What penalties apply for Errors in returns and documents? How are they calculated? When can they be reduced or suspended?

This is a freeview 'At a glance' guide to penalties for errors in returns and documents.

  • Subscribers click here for your version of this note which additionally summarises case law and provides guidance on how to appeal suspension conditions. 
  • There is also a VAT Penalty note for subscribers.

At a glance

A tax-geared penalty will apply in one of three circumstances that result in a potential loss of tax:

  1. When a taxpayer makes a careless error or mistake in a tax return or document.
  2. When a third party supplies false information, or deliberately withholds information in connection with another person’s return or document.
  3. When HMRC raises an assessment for tax and the taxpayer fails to notify HMRC that the assessment is too low.

The measures are set out in S97 and Sch 24 FA 2007.

Further amendments have followed:

  • S122 and Sch 40 FA 2008 amend the rules to apply to certain third parties.
  • S35 and Sch 10 FA 2010 increases the ranges of penalties in relation to the potential loss of offshore taxes.
  • S124 Finance (No 2) Act 2017 inserts provisions applying to errors that are related to avoidance arrangements.

When a taxpayer makes an error in a tax return or document i.e. an inaccuracy, and this amounts to, or leads to:

  • An understatement of their liability to tax
  • A false or inflated statement of a loss by them or
  • A false or inflated claim to repayment of tax

a penalty is charged per error.

  • Each error has to be looked at in isolation in order to determine its category and the behaviour that contributed to it.
  • There will only be a penalty if the error could have led to a potential loss of revenue.
  • Once evaluated, errors may be grouped to simplify calculation.

Penalties are tax-geared. From 1 April 2011, there are different penalty rates depending on whether the error relates to domestic or offshore income and gains.

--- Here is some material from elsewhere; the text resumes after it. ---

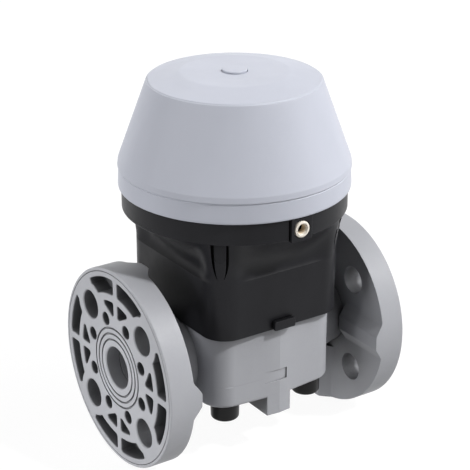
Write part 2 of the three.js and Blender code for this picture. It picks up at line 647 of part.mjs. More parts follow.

The rate of penalty that will apply is determined according to the taxpayer’s underlying behaviour, as appraised at various stages between the time of the discovery of the error and its disclosure to HMRC. This may take several steps to calculate and will often require a detailed appraisal of the individual facts of each case combined with judgement as follows:

  • The first issue is to decide whether in making the error the taxpayer had been taking reasonable care over their tax affairs.
  • Where a taxpayer has made an error despite taking reasonable care it is treated as 'innocent' and no penalty is charged, subject to the new Finance (No.2) Act 2017 changes regarding errors related to avoidance arrangements.
  • Where a taxpayer is found not to have taken reasonable care, e.g. they have been negligent, any error will be treated as 'careless' and penalties will apply.
  • A higher range of penalties will apply if the taxpayer was found to have made the error deliberately or deliberately and had also made attempts to conceal it.
  • Having worked out the maximum penalty according to the taxpayer’s past behaviour, the minimum penalty is calculated on the basis of whether the taxpayer disclosed the error to HMRC or whether disclosure was prompted by HMRC.
  • The maximum penalty is then reduced by the taxpayer’s disclosure; whether they were helpful and cooperative in assisting HMRC to quantify and correct the error. 
  • When a penalty is charged under the provisions of s98 of the 1970 Taxes Management Act (TMA) no penalty is payable under Sch 24 FA 2007: any document that triggers a s98 penalty is automatically excluded from the list of documents for which penalties for inaccuracies may be charged.
  • There are special rules dealing with losses and where there is no loss of tax but liability is delayed.
  • There are special rules where the taxpayer used a tax avoidance scheme and reliance on a third party may or may not be a defence depending on context, see Penalties: errors in returns and documents (subscriber version).
  • A penalty may be charged where an agent has made an error, but only if the taxpayer is found not to have taken reasonable care.
  • Company officers may be assessed for penalties where an inaccuracy is made deliberately. The same applies in the case of an LLP and its members.
  • HMRC may suspend penalties under ‘careless’ behaviour for a set period.
  • The taxpayer may appeal the decision to set a penalty and the rate of penalties charged see How to Appeal a Tax Penalty.
  • The taxpayer may appeal any decision not to suspend a penalty or challenge suspension conditions, see Penalties: errors in returns and documents (subscriber version).